How to handle urllib's timeout in Python 3?

The exception is timeout from socket, so

from socket import timeout
try:
    response = urllib.request.urlopen(url, timeout=10).read().decode('utf-8')
except (HTTPError, URLError) as error:
    logging.error('Data of %s not retrieved because %s\nURL: %s', name, error, url)
except timeout:
    logging.error('socket timed out - URL %s', url)
else:
    logging.info('Access successful.')

should catch the new exception.

The previous answer does not correctly intercept timeout errors.

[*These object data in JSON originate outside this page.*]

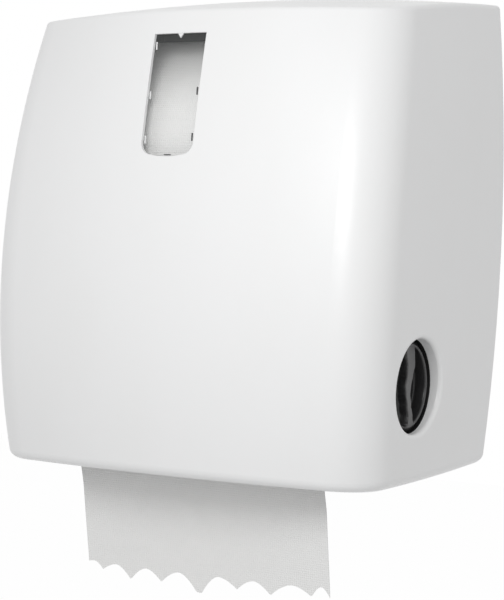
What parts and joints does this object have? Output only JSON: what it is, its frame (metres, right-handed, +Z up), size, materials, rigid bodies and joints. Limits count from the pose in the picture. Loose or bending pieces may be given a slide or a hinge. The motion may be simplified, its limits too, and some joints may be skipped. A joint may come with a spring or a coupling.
{
  "type": "paper towel dispenser",
  "caption": "Wall-mounted hands-free roll towel dispenser: moulded cover with sight window, side feed knob, feed drum with knife, and a towel hanging from the mouth.",
  "frame": {"origin": "centre of the four wall screws, on the back face that lies on the wall", "axes": "+X to the right as seen from the front, +Y into the wall, +Z up; the front faces -Y"},
  "size_m": [0.3374, 0.2124, 0.4644],
  "materials": {
    "cover_white": "satin, moulded white",
    "window_clear": "polished, clear",
    "chassis_grey": "moulded grey",
    "black_plastic": "moulded black",
    "dark_plastic": "moulded dark grey",
    "drum_plastic": "moulded grey",
    "white_acetal": "smooth natural white",
    "steel": "bright",
    "spring_steel": "drawn wire",
    "zinc_steel": "zinc plated",
    "chrome_plate": "polished",
    "nut_brass": "machined",
    "grip_rubber": "moulded",
    "towel_paper": "embossed white tissue",
    "wound_paper": "wound white tissue",
    "core_card": "brown board"
  },
  "bodies": {
    "chassis": {"back_plate": "chassis_grey", "left_cheek": "chassis_grey", "right_cheek": "chassis_grey", "cheek_screws": "zinc_steel", "hinge_pin_left": "steel", "hinge_pin_right": "steel", "latch_catch": "zinc_steel", "roll_arm_left": "dark_plastic", "arm_pivot_pin": "steel", "drum_bush_left": "white_acetal", "drum_bush_right": "white_acetal", "cam_plate": "white_acetal", "pawl_pin": "steel", "pawl_spring": "spring_steel", "spring_post": "steel", "assist_spring": "spring_steel", "drive_case": "chassis_grey", "case_screws": "zinc_steel", "pinch_pivots": "steel", "pinch_springs": "spring_steel", "towel_web": "towel_paper", "towel_tail": "towel_paper", "towel_chute": "dark_plastic", "stripper_comb": "dark_plastic"},
    "cover": {"cover_shell": "cover_white", "window_insert": "window_clear"},
    "lock": {"lock_barrel": "chrome_plate", "lock_cam": "zinc_steel", "lock_nut": "nut_brass"},
    "roll": {"towel_roll": "wound_paper", "roll_core": "core_card"},
    "left_spigot": {"spigot_left": "white_acetal"},
    "right_arm": {"roll_arm_right": "dark_plastic"},
    "right_spigot": {"spigot_right": "white_acetal"},
    "drum": {"drum_upper_half": "drum_plastic", "drum_lower_half": "drum_plastic", "drum_grip_bands": "grip_rubber", "drum_shaft": "steel", "drum_screws": "zinc_steel", "feed_knob": "black_plastic", "knob_pin": "steel", "ratchet_wheel": "white_acetal", "crank_disc": "dark_plastic", "knife_spring": "spring_steel"},
    "knife": {"knife_carrier": "dark_plastic", "knife_blade": "steel", "knife_pivots": "steel", "knife_arm": "zinc_steel", "cam_follower": "white_acetal"},
    "pawl": {"pawl": "zinc_steel"},
    "pinch_arms": {"pinch_frame": "zinc_steel"},
    "pinch_roller": {"pinch_shaft": "steel", "pinch_sleeves": "grip_rubber"}
  },
  "joints": [
    {"name": "cover_hinge", "type": "hinge", "parent": "chassis", "child": "cover", "pos_m": [0, -0.0095, -0.1495], "axis": [1, 0, 0], "range_deg": [0, 80]},
    {"name": "lock_turn", "type": "hinge", "parent": "cover", "child": "lock", "pos_m": [0, -0.024, 0.18], "axis": [0, 0, 1], "range_deg": [0, 90]},
    {"name": "drum_spin", "type": "hinge", "parent": "chassis", "child": "drum", "pos_m": [0, -0.1186, -0.1036], "axis": [1, 0, 0], "continuous": true, "deforming": ["assist_spring"]},
    {"name": "knife_swing", "type": "hinge", "parent": "drum", "child": "knife", "pos_m": [0, -0.11401, -0.13165], "axis": [1, 0, 0], "range_deg": [0, 30], "stiffness_Nm_per_rad": 0.05, "springref_deg": -20.05},
    {"name": "roll_spin", "type": "hinge", "parent": "chassis", "child": "roll", "pos_m": [0, -0.106, 0.056], "axis": [1, 0, 0], "continuous": true},
    {"name": "left_spigot_spin", "type": "hinge", "parent": "chassis", "child": "left_spigot", "pos_m": [-0.11, -0.106, 0.056], "axis": [1, 0, 0], "continuous": true},
    {"name": "arm_flex", "type": "hinge", "parent": "chassis", "child": "right_arm", "pos_m": [0.1101, -0.012, 0.056], "axis": [0, 0, 1], "range_deg": [0, 9], "stiffness_Nm_per_rad": 2, "springref_deg": -5.73},
    {"name": "right_spigot_spin", "type": "hinge", "parent": "right_arm", "child": "right_spigot", "pos_m": [0.11, -0.106, 0.056], "axis": [1, 0, 0], "continuous": true},
    {"name": "pawl_swing", "type": "hinge", "parent": "chassis", "child": "pawl", "pos_m": [-0.128, -0.09201, -0.09891], "axis": [1, 0, 0], "range_deg": [0, 10], "stiffness_Nm_per_rad": 0.01, "springref_deg": -11.46},
    {"name": "pinch_swing", "type": "hinge", "parent": "chassis", "child": "pinch_arms", "pos_m": [0, -0.15, -0.047], "axis": [-1, 0, 0], "range_deg": [0, 5], "stiffness_Nm_per_rad": 1.5, "springref_deg": -5.73},
    {"name": "pinch_spin", "type": "hinge", "parent": "pinch_arms", "child": "pinch_roller", "pos_m": [0, -0.16121, -0.079], "axis": [1, 0, 0], "continuous": true}
  ],
  "couplings": [
    {"joint": "roll_spin", "follows": "drum_spin", "ratio": -0.42605},
    {"joint": "left_spigot_spin", "follows": "drum_spin", "ratio": -0.42605},
    {"joint": "right_spigot_spin", "follows": "drum_spin", "ratio": -0.42605},
    {"joint": "pinch_spin", "follows": "drum_spin", "ratio": -3.86}
  ]
}
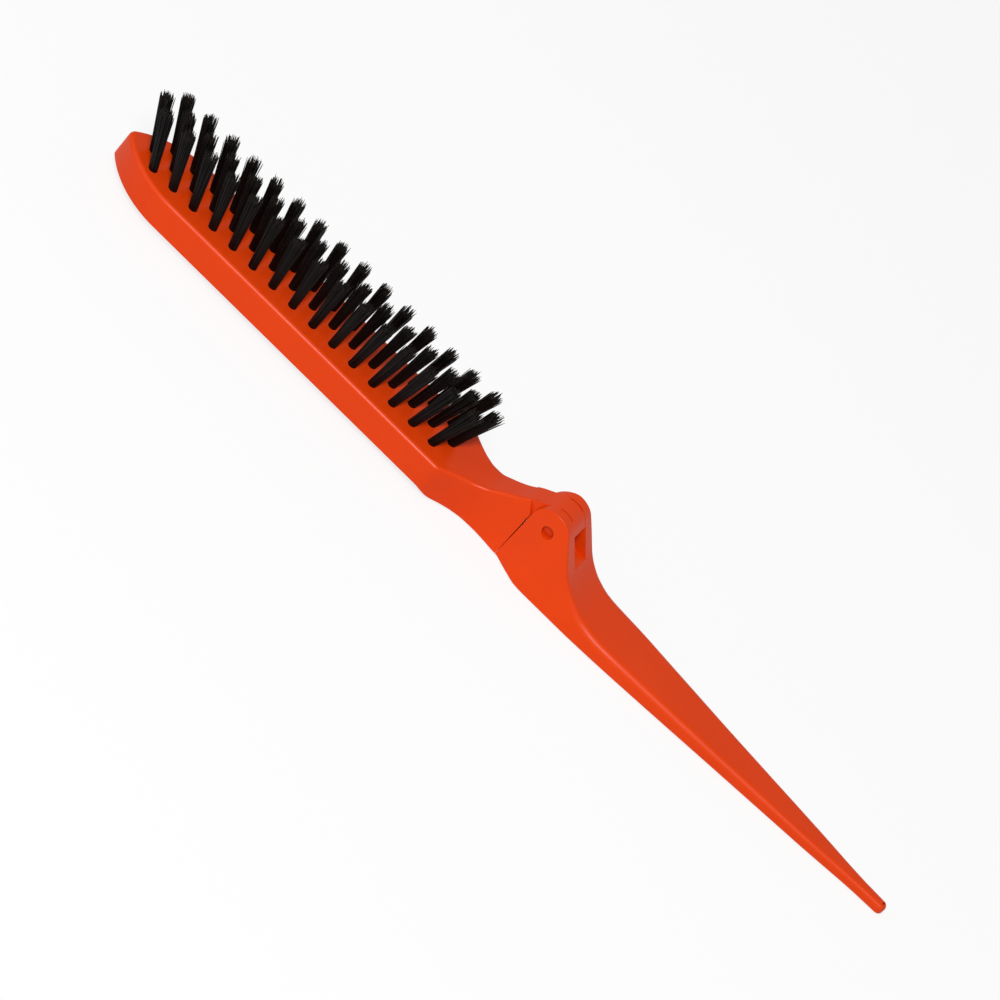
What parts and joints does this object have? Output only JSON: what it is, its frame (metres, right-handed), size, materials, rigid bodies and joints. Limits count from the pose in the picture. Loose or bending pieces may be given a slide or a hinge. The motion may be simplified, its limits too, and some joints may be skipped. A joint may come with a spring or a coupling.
{
  "type": "folding teasing brush",
  "caption": "Long slim hair brush with three close rows of stiff black bristle tufts on an orange plate, hinged at a narrow neck to a thin rat-tail handle that folds over the bristles.",
  "frame": {"origin": "centre of the bounding box in X and Y, with Z = 0 at the underside of the handle, on which the open brush lies", "axes": "+X along the brush from the tip of the bristle plate to the tail of the handle, +Z the way the bristles stand, Y across its width; the brush is mirror-symmetric about Y = 0"},
  "size_m": [0.2338, 0.0192, 0.0244],
  "materials": {
    "orange_plastic": "injection-moulded ABS, orange right through, satin-gloss skin",
    "orange_pin": "moulded plastic pin in the same orange, satin",
    "bristle": "stiff black bristle, slightly glossy along each hair, cut ends frayed",
    "anchor_wire": "flat nickel-silver staple wire, as rolled"
  },
  "bodies": {
    "head": {"head": "orange_plastic", "anchors_near": "anchor_wire", "anchors_middle": "anchor_wire", "anchors_far": "anchor_wire", "tuft_near_01": "bristle", "tuft_near_02": "bristle", "tuft_near_03": "bristle", "tuft_near_04": "bristle", "tuft_near_05": "bristle", "tuft_near_06": "bristle", "tuft_near_07": "bristle", "tuft_near_08": "bristle", "tuft_near_09": "bristle", "tuft_near_10": "bristle", "tuft_near_11": "bristle", "tuft_near_12": "bristle", "tuft_near_13": "bristle", "tuft_near_14": "bristle", "tuft_near_15": "bristle", "tuft_middle_01": "bristle", "tuft_middle_02": "bristle", "tuft_middle_03": "bristle", "tuft_middle_04": "bristle", "tuft_middle_05": "bristle", "tuft_middle_06": "bristle", "tuft_middle_07": "bristle", "tuft_middle_08": "bristle", "tuft_middle_09": "bristle", "tuft_middle_10": "bristle", "tuft_middle_11": "bristle", "tuft_middle_12": "bristle", "tuft_middle_13": "bristle", "tuft_middle_14": "bristle", "tuft_middle_15": "bristle", "tuft_middle_16": "bristle", "tuft_far_01": "bristle", "tuft_far_02": "bristle", "tuft_far_03": "bristle", "tuft_far_04": "bristle", "tuft_far_05": "bristle", "tuft_far_06": "bristle", "tuft_far_07": "bristle", "tuft_far_08": "bristle", "tuft_far_09": "bristle", "tuft_far_10": "bristle", "tuft_far_11": "bristle", "tuft_far_12": "bristle", "tuft_far_13": "bristle", "tuft_far_14": "bristle", "tuft_far_15": "bristle"},
    "handle": {"handle": "orange_plastic", "hinge_pin": "orange_pin"}
  },
  "joints": [
    {"name": "handle_fold", "type": "hinge", "parent": "head", "child": "handle", "pos_m": [0.00828, 0, 0.015], "axis": [0, -1, 0], "range_deg": [0, 180]}
  ]
}
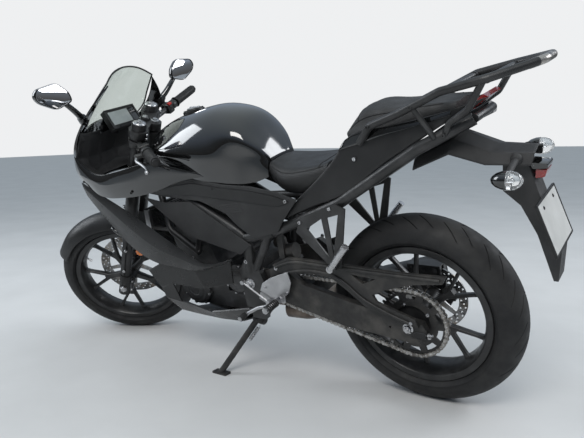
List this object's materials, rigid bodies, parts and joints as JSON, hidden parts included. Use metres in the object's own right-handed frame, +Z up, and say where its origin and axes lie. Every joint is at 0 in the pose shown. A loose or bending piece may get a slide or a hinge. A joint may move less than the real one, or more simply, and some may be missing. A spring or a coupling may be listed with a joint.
{
  "type": "sport bike",
  "caption": "Light sport motorcycle with full fairing, chain drive and tail rack, leaning on its side stand with the steering turned left.",
  "frame": {"origin": "centre of the bounding box on the ground", "axes": "+X forward, +Y to the rider's left, +Z up; the bike leans left on its side stand"},
  "size_m": [2.0463, 0.809, 1.1939],
  "materials": {
    "tyre": "moulded rubber, dusty tread",
    "wheel_black": "satin black powder coat",
    "disc_steel": "machined steel with brake marks",
    "chain_steel": "oily plated steel with grime",
    "sprocket_steel": "dark steel, oily",
    "frame_black": "satin black paint",
    "engine_grey": "dark cast alloy",
    "cover_grey": "satin dark grey paint",
    "radiator_black": "blackened fins",
    "swingarm_black": "satin black paint",
    "axle_steel": "plated steel",
    "fork_grey": "satin grey tubes",
    "clamp_black": "satin black castings",
    "bar_black": "semi-gloss black paint",
    "grip_rubber": "moulded grip pattern",
    "lever_metal": "polished alloy",
    "mudguard_black": "gloss black",
    "cowl_gloss": "deep gloss black",
    "nose_gloss": "gloss black",
    "screen_smoke": "smoked clear plastic",
    "blade_satin": "satin black",
    "inner_grey": "dark grey grained plastic",
    "belly_satin": "satin black, dusty",
    "cover_satin": "dark grey, perforated patch",
    "tail_gloss": "gloss black strip over satin",
    "tank_gloss": "deep gloss black",
    "seat_vinyl": "black grained vinyl",
    "pillion_vinyl": "black textured vinyl",
    "exhaust_steel": "heat-browned steel",
    "muffler_black": "matt black, dusty",
    "shock_black": "black bellows, grey can",
    "guard_grey": "dusty dark grey",
    "heel_alu": "brushed alloy",
    "peg_alu": "polished alloy",
    "bracket_black": "satin black castings",
    "pedal_steel": "worn plated steel",
    "caliper_black": "black castings",
    "lamp_clear": "clear lens over dark housing",
    "mirror_black": "gloss black shells",
    "mirror_glass": "silvered glass",
    "dash_black": "black case, grey display",
    "lining_black": "grained black plastic",
    "tail_black": "grained black plastic",
    "plate_white": "blank pale plate",
    "lamp_red": "red lens",
    "signal_clear": "clear lens, black stem",
    "rack_black": "satin black tube, worn tip",
    "stand_black": "satin black paint"
  },
  "bodies": {
    "front_wheel": {"front_tyre": "tyre", "front_rim": "wheel_black", "front_disc": "disc_steel"},
    "rear_wheel": {"rear_tyre": "tyre", "rear_rim": "wheel_black", "rear_disc": "disc_steel", "sprocket": "sprocket_steel"},
    "chassis": {"chain": "chain_steel", "front_sprocket": "sprocket_steel", "frame": "frame_black", "subframe": "frame_black", "engine_block": "engine_grey", "engine_covers": "cover_grey", "radiator": "radiator_black", "swingarm": "swingarm_black", "rear_axle": "axle_steel", "side_cowls": "cowl_gloss", "front_cowl": "nose_gloss", "windscreen": "screen_smoke", "blades": "blade_satin", "inner_panels": "inner_grey", "belly_pan": "belly_satin", "side_covers": "cover_satin", "tail_covers": "tail_gloss", "fuel_tank": "tank_gloss", "rider_seat": "seat_vinyl", "pillion_seat": "pillion_vinyl", "exhaust_pipe": "exhaust_steel", "muffler": "muffler_black", "shock": "shock_black", "chain_guard": "guard_grey", "foot_brackets": "heel_alu", "foot_pegs": "peg_alu", "passenger_brackets": "bracket_black", "pedals": "pedal_steel", "rear_caliper": "caliper_black", "headlamps": "lamp_clear", "mirrors": "mirror_black", "mirror_glasses": "mirror_glass", "dash": "dash_black", "cowl_lining": "lining_black", "under_tail": "tail_black", "number_plate": "plate_white", "tail_lamp": "lamp_red", "rear_signals": "signal_clear", "rack": "rack_black"},
    "side_stand": {"side_stand": "stand_black"},
    "steering": {"fork_legs": "fork_grey", "triple_clamps": "clamp_black", "handlebars": "bar_black", "grips": "grip_rubber", "front_mudguard": "mudguard_black", "front_caliper": "caliper_black", "levers": "lever_metal"}
  },
  "joints": [
    {"name": "steering", "type": "hinge", "parent": "chassis", "child": "steering", "pos_m": [0.73196, -0.16236, 0.26431], "axis": [-0.4175, 0.1977, 0.8869], "range_deg": [-65, 0]},
    {"name": "front_wheel", "type": "hinge", "parent": "steering", "child": "front_wheel", "pos_m": [0.76084, -0.13965, 0.27284], "axis": [-0.4893, 0.7735, -0.4028], "continuous": true},
    {"name": "rear_wheel", "type": "hinge", "parent": "chassis", "child": "rear_wheel", "pos_m": [-0.61362, -0.1543, 0.30812], "axis": [-0.0013, 0.9759, -0.2181], "continuous": true},
    {"name": "side_stand", "type": "hinge", "parent": "chassis", "child": "side_stand", "pos_m": [-0.01221, -0.06202, 0.2041], "axis": [0.1628, 0.8756, 0.4548], "range_deg": [0, 113.49]}
  ]
}
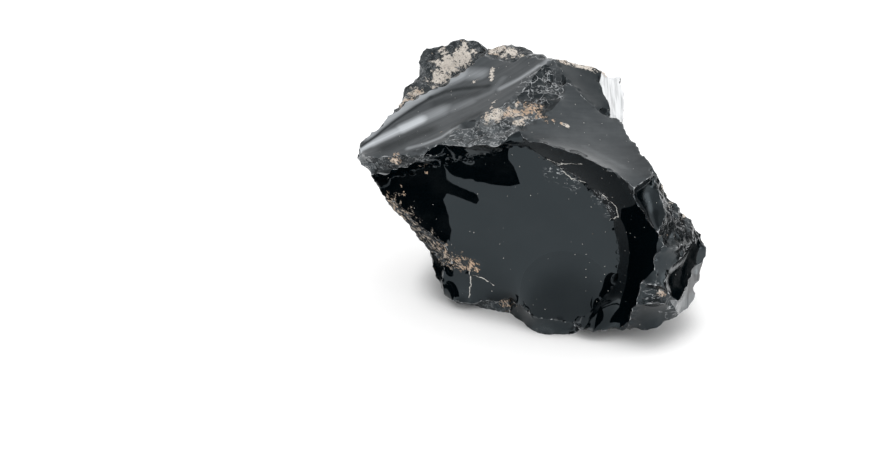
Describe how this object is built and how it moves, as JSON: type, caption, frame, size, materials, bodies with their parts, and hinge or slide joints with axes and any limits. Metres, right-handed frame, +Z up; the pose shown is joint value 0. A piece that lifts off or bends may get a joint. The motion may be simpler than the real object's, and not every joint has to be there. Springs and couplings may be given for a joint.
{
  "type": "obsidian chunk",
  "caption": "Raw chunk of black volcanic glass with shell-like flake scars, sharp ridges and tan patches of crust, resting on a flat underside.",
  "frame": {"origin": "on the floor under the middle of the chunk's bounding box", "axes": "+X along the length, towards the low blunt end; +Y away from the big hollow front scar; +Z up from the resting face"},
  "size_m": [0.1174, 0.0906, 0.081],
  "materials": {
    "obsidian": "glassy natural break, black, with rough tan crust in places"
  },
  "bodies": {
    "root": {"obsidian_chunk": "obsidian"}
  },
  "joints": []
}
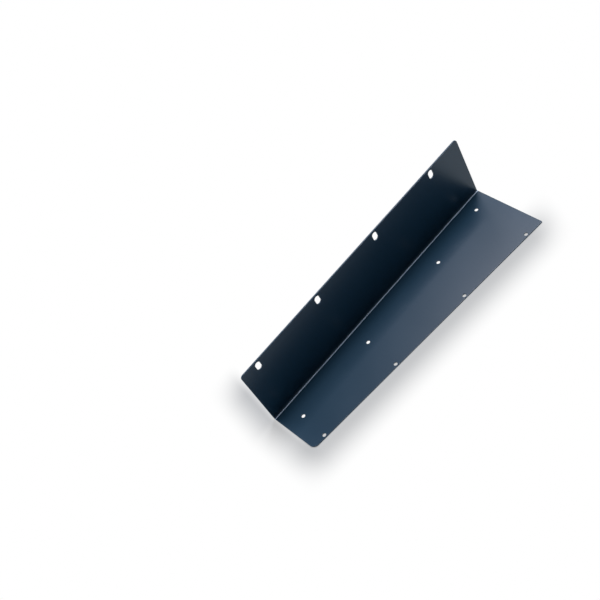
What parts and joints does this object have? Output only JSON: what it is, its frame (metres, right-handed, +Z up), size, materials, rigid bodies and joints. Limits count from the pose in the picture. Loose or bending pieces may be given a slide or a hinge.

Timeout errors are raised as URLError, so if we want to specifically catch them, we need to write:

from urllib.error import HTTPError, URLError
import socket

try:
    response = urllib.request.urlopen(url, timeout=10).read().decode('utf-8')
except HTTPError as error:
    logging.error('Data not retrieved because %s\nURL: %s', error, url)
except URLError as error:
    if isinstance(error.reason, socket.timeout):
        logging.error('socket timed out - URL %s', url)
    else:
        logging.error('some other error happened)
else:
    logging.info('Access successful.')

Note that ValueError can independently be raised, i.e. if the URL is invalid. Like HTTPError, it is not associated with a timeout.